On January 1, 1787, some fishermen spied a shark in the [Thames] river and, with much difficulty, captured the creature and drew it into their boat. The shark was alive, but, as [author George Henry] Birch states, “apparently sickly.” The cause of his illness was soon discovered. Upon taking him ashore and cutting him open, the fishermen found within his body a silver watch, chain, and “cornelian” seal. A 1787 edition of the Northampton Mercury reports that they also found:

“…some Pieces of Gold Lace, which were conjectured to have belonged to some young Gentleman, who was swallowed by that voracious Fish.”

On further examination, it was found that the watch was engraved with the maker’s name and number: Henry Watson, London, No. 1369. Mr. Watson lived in Shoreditch and, when applied to for information regarding that particular watch, the Northampton Mercury reports that Mr. Watson revealed that he had:

“…sold the Watch two Years ago to a Mr. Ephraim Thompson, of Whitechapel, as a Present for his Son on going out on his first Voyage (as what is called a Guinea-Pig) on board the ship Polly, Capt.
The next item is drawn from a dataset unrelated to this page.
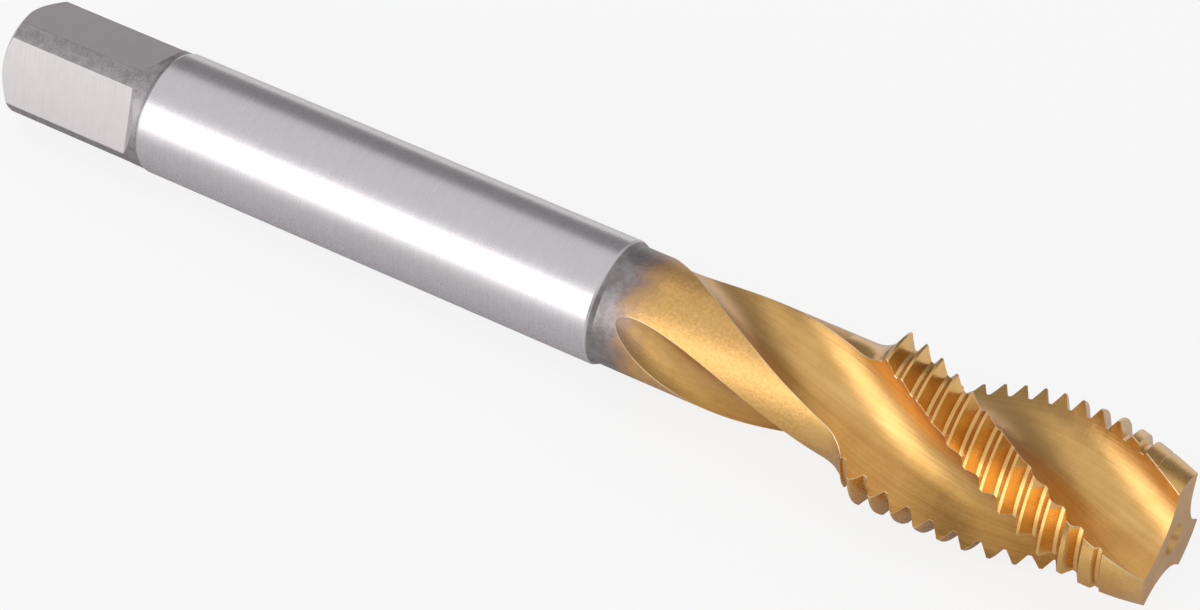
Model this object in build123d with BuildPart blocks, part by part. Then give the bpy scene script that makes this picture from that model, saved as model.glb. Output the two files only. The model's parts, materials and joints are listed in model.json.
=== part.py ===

Vane, bound to Coast and Bay.”
In a storm off Falmouth, the Annual Register for 1787 finished the story, “Master Thompson fell overboard, and was no more seen.” But his father bought the shark as a memorial; one newspaper even said that “he calls [the fish] his son’s executor.”

The term “guinea pig” appears as British maritime slang as early as 1767, and a generation later was specified to mean a midshipman in the East India service.